Conservationist And Biologist Puts Together ‘Army Of Women’ To Save India’s Rarest Stork


Apparently, the Greater Adjutant stork, whose scientific name is Leptoptilos dubius or also hargila – meaning bone swallower in Assamese, is on the endangered species list and it’s one of the around 20 species of this particular bird that can be found in India.

Now, there is a group of women that are working towards changing people’s ideas and attitudes when it comes to animal conservation in Assam, a state in India. In fact, these women are so adamant about their purpose, that they have been wearing paper-mâché hats made in the shape of these birds in order to make a point and show their support for this threatened fowl.

The greater adjutant was once reviled due to their incredibly bad smell, unattractive appearance, and carrion-filled diet, however more recently, they have become welcome member of communities that used to kill them, all because of the work on one pioneering conservationist now being hailed a hero.

For Dr. Purnima Devi Barman, she says that her interest in protecting the great adjutant is due to her “mothering instinct.” Because of its better known yet adverse traits, this bird has been persecuted for most of its life. Moreover, it also has superstitious beliefs attached to it as bringers of bad omens, and sadly are now only found in two Indian states, as well as in Cambodia.

During her PhD studies in stork biology, Dr. Barman took interest in this particular bird after going to a village where a few residents had cut down a nest tress that left many greater adjutant stork chicks either dead or severely injured. After seeing the way that the villagers had treated these poor storks made her realize that something needed to be done to change the way people saw these birds in Assam or else they would soon be extinct.

She decided to hold festivals in the villages along India’s Brahmaputra River to celebrate the villagers that lived there and who had Burflower-trees – or kadam – in their yards, to honor them for being protectors and guardians of a rare bird. When people began to see the way others were being appreciated for protecting the bird, it made them also become protectors of the greater adjutant, giving it safe places to nest and survive.

In addition, Dr. Barman also used these moments to point out that considering the diet of the greater adjutant is exclusively that of carrion, which is the decaying flesh of animals, they also play a very vital role in keeping the ecosystem free from diseases the come with such dead animals that are not cleaned up.

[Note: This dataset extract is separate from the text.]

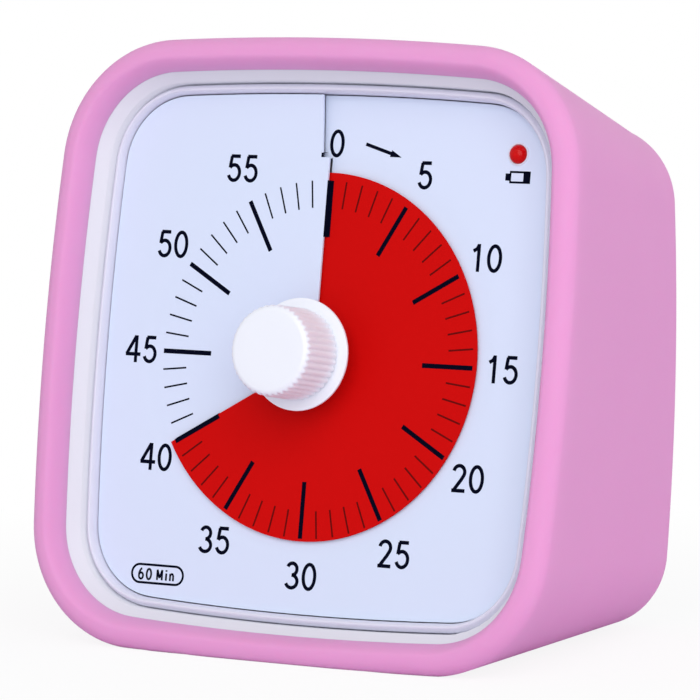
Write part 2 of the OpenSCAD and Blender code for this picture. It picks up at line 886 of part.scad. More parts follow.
module rear_screws() {
    color("silver")
    for (sx = [-1, 1], sy = [-1, 1])
        in_back() translate([sx * boss_x, sy * boss_y, cover_inner + 0.4])
            screw(cover_screw_r - fit, cover_head_r, cover_t - 0.6, boss_l * 0.7);
}

module battery() {
    color([0.25, 0.3, 0.4])
    in_back() translate([bay_l / 2 - contact_t - battery_l - fit, -bay_drop, -battery_in])
        rotate([0, 90, 0]) {
            cylinder(r = battery_r, h = battery_l - nub_l);
            cylinder(r = nub_r, h = battery_l);
        }
}

module positive_contact() {
    color("silver")
    in_back() translate([bay_l / 2 - contact_t, -bay_drop - contact_w / 2, -battery_in - contact_w / 2])
        cube([contact_t - fit, contact_w, contact_w]);
}

// A tapering coil of wire that presses on the battery's flat end
module negative_spring() {
    turns = 3;
    steps = 16;
    sides = 8;
    wire_r = spring_wire_r;
    taper = spring_r0 - spring_r1;
    length = battery_play - 2 * contact_t - 2 * wire_r - 2 * fit;
    n = turns * steps;
    pts = [
        for (i = [0 : n], k = [0 : sides - 1])
            let (a = 360 * i / steps, c = 360 * k / sides, r = spring_r0 - taper * i / n + wire_r * cos(c))
            [r * cos(a), r * sin(a), length * i / n + wire_r * sin(c)]
    ];
    walls = [
        for (i = [0 : n - 1], k = [0 : sides - 1])
            let (a = sides * i + k, b = sides * i + (k + 1) % sides)
            [a, b, b + sides, a + sides]
    ];
    ends = [[for (k = [sides - 1 : -1 : 0]) k], [for (k = [0 : sides - 1]) sides * n + k]];
    color("silver")
    in_back() translate([-bay_l / 2 + fit, -bay_drop, -battery_in]) {
        translate([0, -spring_plate_w / 2, -spring_plate_w / 2])
            cube([contact_t - fit, spring_plate_w, spring_plate_w]);
        translate([contact_t - fit + wire_r - 3 * thin, 0, 0]) rotate([0, 90, 0])
            polyhedron(pts, concat(walls, ends), convexity = 6);
    }
}

module battery_door() {
    grow = door_over;
    color([0.94, 0.94, 0.97])
    difference() {
        bay_box(grow, cover_inner + fit, cover_out);
        for (i = [0 : 2])
            in_back() translate([-4, -bay_drop + bay_h / 2 - 1.6 - 1.5 * i, cover_out - 0.4])
                cube([8, 0.7, over]);
    }
}

module circuit_board() {
    color([0.1, 0.4, 0.2])
    difference() {
        in_back() translate([-board_hw, board_y0, -board_z - board_t])
            cube([2 * board_hw, board_y1 - board_y0, board_t - fit]);
        board_places() translate([0, 0, -board_z - board_t - over])
            cylinder(r = screw_r + 0.2, h = board_t + 2 * over);
    }
}

module board_screws() {
    color("silver")
    board_places() translate([0, 0, -board_z - board_t]) rotate([180, 0, 0])
        screw(screw_r - fit, screw_head_r, board_head_t, board_screw_l);
}

module board_part(x, y, w, h, t) {
    in_back() translate([x - w / 2, y - h / 2, -board_z - board_t - t - fit]) cube([w, h, t]);
}

module timer_chip() {
    color([0.12, 0.12, 0.13])
    board_part(0, chip_y, chip_w, chip_h, chip_t);
}

module quartz_crystal() {
    color("silver")
    board_part(crystal_x, crystal_y, crystal_w, crystal_h, crystal_t);
}

module capacitor() {
    color([0.15, 0.2, 0.5])
    in_back() translate([capacitor_x, crystal_y, -board_z - board_t - capacitor_l - fit])
        cylinder(r = capacitor_r, h = capacitor_l);
}

module speaker() {
    color([0.3, 0.3, 0.3])
    in_back() translate([0, speaker_y, cover_inner - fit - speaker_t]) {
        difference() {
            cylinder(r = speaker_r, h = speaker_t);
            translate([0, 0, speaker_t - 0.8]) cylinder(r = speaker_r - 1.2, h = over);
        }
        translate([0, 0, speaker_t - 1]) cylinder(r = 2, h = 0.6);
    }
}

// The room that a slider sweeps, between two heights out of the back
module slider_slot(z0, z1) {
    w = slider_w + slider_travel + 2 * slide_gap;
    h = slider_h + 2 * slide_gap;
    translate([-w / 2, -h / 2, z0]) cube([w, h, z1 - z0]);
}

module switch_body(side) {
    top = board_z - switch_d;
    in_back() translate([side * switch_x, switch_y, 0]) difference() {
        translate([-switch_w / 2, -switch_h / 2, -board_z]) cube([switch_w, switch_h, switch_d]);
        slider_slot(-top - 1.2, over - top);
    }
}

module switch_slider(side, place) {
    foot = board_z - switch_d + 1;
    head = cover_out + slider_proud;
    in_back() translate([side * switch_x + place, switch_y, 0])
        difference() {
            translate([-slider_w / 2, -slider_h / 2, -foot]) cube([slider_w, slider_h, foot + head]);
            for (i = [-1 : 1])
                translate([i * 0.8 - 0.15, -slider_h, head - 0.25]) cube([0.3, 2 * slider_h, over]);
        }
}

module volume_switch() { color([0.2, 0.2, 0.22]) switch_body(1); }
module alarm_switch() { color([0.2, 0.2, 0.22]) switch_body(-1); }
module volume_slider() { color([0.1, 0.1, 0.1]) switch_slider(1, 0); }
module alarm_slider() { color([0.1, 0.1, 0.1]) switch_slider(-1, -slider_travel / 2); }

silicone_sleeve();
front_housing();
dial_frame();
dial_plate();
red_disc();
time_knob();
drive_shaft();
led_lamp();
led_board();
movement_case_front();
movement_case_back();
movement_screws();
centre_wheel();
clutch_spring();
shaft_clip();
contact_cam();
contact_leaf();
third_wheel();
second_wheel();
rotor();
stator();
coil();
circuit_board();
board_screws();
timer_chip();
quartz_crystal();
capacitor();
speaker();
volume_switch();
volume_slider();
alarm_switch();
alarm_slider();
rear_cover();
rear_screws();
battery();
positive_contact();
negative_spring();
battery_door();
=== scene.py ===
# %% [markdown]
# # A pocket countdown timer with a screw-shaped dial
# The timer is a leaning rounded box in a soft silicone sleeve. Its dial is one shallow turn of a screw,
# and a red disc of the same shape slides out through the dial's slit as the knob is turned. The sizes
# and the hidden works come from the CAD frame; this script gives the surfaces their finish. Each step
# says what a piece is on the real timer, how it could be made, and why this way was chosen.

# %% Load the frame
import json
import math

import bmesh
import bpy
import numpy as np
from mathutils import Matrix, Vector


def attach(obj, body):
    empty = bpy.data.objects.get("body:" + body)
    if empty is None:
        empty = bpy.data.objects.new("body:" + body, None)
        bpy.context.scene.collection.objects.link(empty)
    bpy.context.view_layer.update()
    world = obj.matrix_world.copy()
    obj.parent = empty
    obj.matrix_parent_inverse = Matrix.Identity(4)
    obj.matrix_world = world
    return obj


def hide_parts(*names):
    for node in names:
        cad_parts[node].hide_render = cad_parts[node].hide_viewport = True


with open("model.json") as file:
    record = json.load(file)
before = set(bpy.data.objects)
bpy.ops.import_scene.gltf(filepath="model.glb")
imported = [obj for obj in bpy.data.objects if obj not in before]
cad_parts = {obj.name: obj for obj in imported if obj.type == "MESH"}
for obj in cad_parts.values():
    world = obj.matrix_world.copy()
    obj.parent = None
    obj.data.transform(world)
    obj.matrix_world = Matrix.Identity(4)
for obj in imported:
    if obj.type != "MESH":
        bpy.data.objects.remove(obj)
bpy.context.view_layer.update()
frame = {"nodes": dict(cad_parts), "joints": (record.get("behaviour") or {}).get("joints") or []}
nodes = frame["nodes"]
MM = 0.001

# %% [markdown]
# ## Sizes and places
# The same few sizes that shape the solids shape the surfaces here, in millimetres. The front leans back
# and the back leans a little too, so each has its own small frame: x to the right, v up along it and
# `out` away from it. One could model upright and turn the pieces afterwards, but a finished piece keeps
# its place in its mesh, so two helpers turn such a place straight into a place in the room.

# %% Sizes of the case
FRONT_W, FRONT_H, FRONT_CORNER = 77.4, 80.0, 16.2
BACK_W, BACK_H, BACK_CORNER = 64.2, 67.0, 10.4
SIDE_BOW = 400.0
LEAN, BACK_LEAN = math.radians(9.0), math.radians(2.0)
SLEEVE_DEPTH, SLEEVE_WALL = 45.5, 2.2
RIM_ROUND, BACK_ROUND = 2.2, 2.4
RIM_W, RIM_DEPTH, SEAT = 4.05, 2.9, 0.1
COVER_OUT = 3.4
BASE_FLAT = 0.35

FACE_Z = FRONT_H / 2 * math.cos(LEAN) - BASE_FLAT
BACK_Z = BACK_H / 2 * math.cos(BACK_LEAN) - BASE_FLAT
FIRST_Y = -(FRONT_H / 2 - RIM_ROUND) * math.sin(LEAN)
LAST_Y = SLEEVE_DEPTH + COVER_OUT * math.cos(BACK_LEAN) + BACK_H / 2 * math.sin(BACK_LEAN)
FACE_Y = -(FIRST_Y + LAST_Y) / 2
BACK_Y = FACE_Y + SLEEVE_DEPTH
print("front's middle at y", round(FACE_Y, 3), "z", round(FACE_Z, 3))


# %% Places on the front and on the back
def on_front(x, v, out):
    """A place in the front's own frame, as x, y, z: v runs up the lean and out runs away from the face."""
    x, v, out = np.broadcast_arrays(x, v, out)
    y = FACE_Y + v * math.sin(LEAN) - out * math.cos(LEAN)
    z = FACE_Z + v * math.cos(LEAN) + out * math.sin(LEAN)
    return np.stack([x, y, z], -1).astype(float)


def on_back(x, v, out):
    """A place in the back's own frame, as x, y, z: v runs up the back and out runs away behind it."""
    x, v, out = np.broadcast_arrays(x, v, out)
    y = BACK_Y + v * math.sin(BACK_LEAN) + out * math.cos(BACK_LEAN)
    z = BACK_Z + v * math.cos(BACK_LEAN) - out * math.sin(BACK_LEAN)
    return np.stack([x, y, z], -1).astype(float)


print("top of the front:", on_front(0, FRONT_H / 2, 0).round(2))
print("top of the back:", on_back(0, BACK_H / 2, 0).round(2))


# %% The knob's axis, read from its joint
turn_joint = [j for j in frame["joints"] if j["name"] == "knob_turn"][0]
knob_at = np.array(turn_joint["pos_m"]) / MM - [0, FACE_Y, FACE_Z]
AXIS_X = float(knob_at[0])
AXIS_V = float(knob_at[1] * math.sin(LEAN) + knob_at[2] * math.cos(LEAN))
print("knob's axis at x", round(AXIS_X, 3), "v", round(AXIS_V, 3))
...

As a result, Dr. Barman has also become recognized among global conservationists for assembling 10,000 women into the “Hargila Army” that are tasked to advocate for and protect these precious storks.


Dr. Barman told The Guardian, “Conservation is all about uniting people and building ownership. I’ve always believed that, if given a chance, women can make a big difference in conservation.”

A report from the Ethnobiology Letters journal tells us that back in 2008, there were only a few nests left. However, due to Dr. Barman’s groundbreaking approach to the helping this bird managed to increase that number to 200, just 10 years later. Since then, the number of individual storks grew to above 1,000 in Assam alone.

Then in 2021, Dr. Barman put up the Hargila Learning and Conservation Centre in a government school located in the Pacharia village. Here, female volunteers use games and songs to encourage the children to protect the birds as they grow and get older.

Last year, Dr. Barman was named ‘World Female Ranger,’ while also being given the highest female civilian honor from the Indian central government, the Nari Shakti Puraskar. And just this year, she received  the UN Environment Programme’s Champions of the Earth award, all titles she so clearly deserves.